Applicazioni quotidiane
Oggi sarebbe legittimo applicare la stessa richiesta di intelligenza e scaltrezza in tanti altri ambiti di vita. Quante volte i credenti, le chiese, le parrocchie… assomigliano o vengono fatti assomigliare a masse sciocche, incapaci di segni profetici, solo proni o inginocchiati… chiusi nelle sacrestie! Il Vangelo – si dice – è per i semplici. Certamente! Ma una volta che prende casa nei credenti, una volta che viene assimilato come linfa vitale, non si dimostra come un gas narcotizzante, non addormenta le coscienze né accontenta gli animi.

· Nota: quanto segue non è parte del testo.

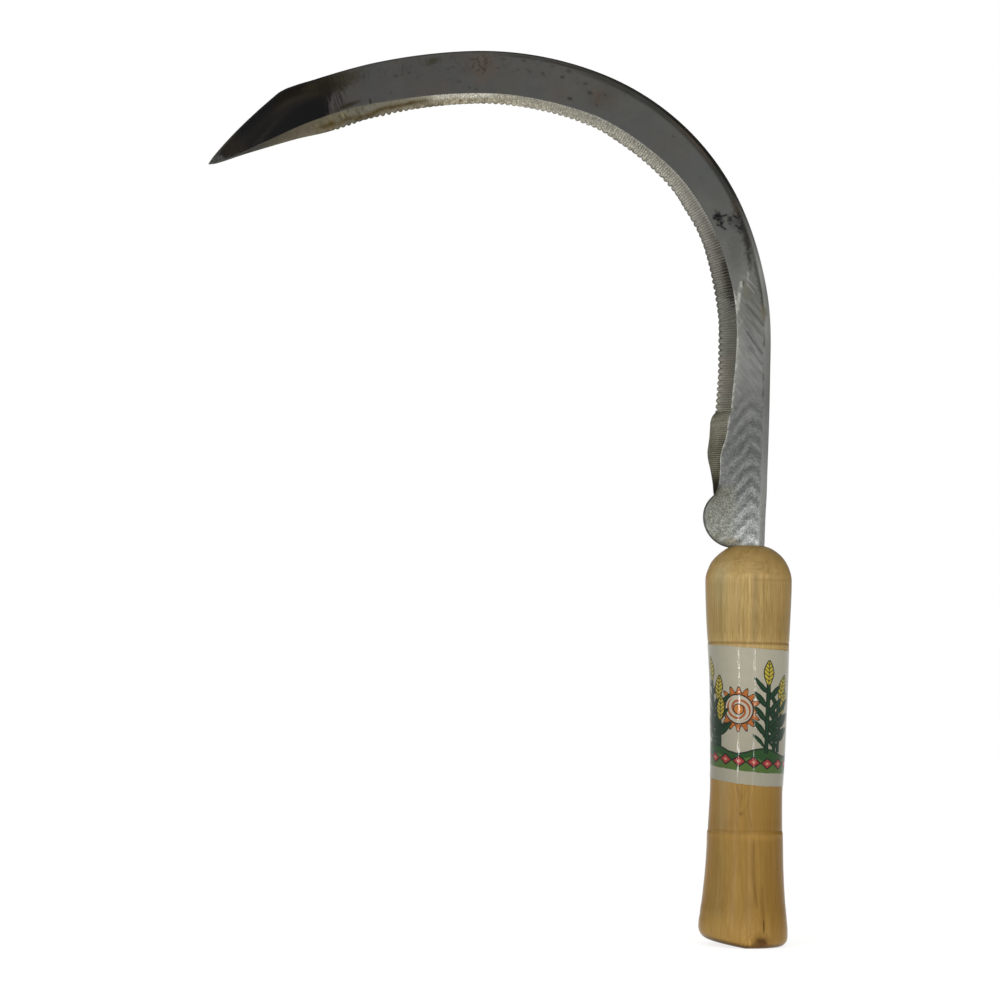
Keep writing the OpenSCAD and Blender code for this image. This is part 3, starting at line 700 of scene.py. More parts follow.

Al contrario, provoca alla vita, all’azione, alla dedizione.

La sfida della fede
Più di un secolo fa il celebre filosofo tedesco Nietzsche muoveva un’accusa più o meno simile: dimostratemi – diceva davanti alle chiese, mentre la gente usciva dalle celebrazioni – che avete incontrato la vita. Dimostratemi che siete veri esseri umani e non cadaveri deambulanti. E oggi? Anche oggi la fede richiede l’applicazione dell’intelligenza, perché credere non significa chiudersi in un castello religioso asettico. Quale intelligenza serve oggi davanti alla terribile alternativa tra pace e guerra? Quale intelligenza, quale scaltrezza davanti alle strategie di male che vengono fatte “bere” a chi placidamente pensa a se stesso?

Scelta tra Dio e la ricchezza
Se non si può servire contemporaneamente Dio e la ricchezza, non si può servire contemporaneamente Dio e l’ingiustizia, Dio e l’arroganza, Dio e la prepotenza. A ciascuno il compito di riscrivere la furbizia che Gesù chiede ai suoi oggi. Proprio oggi.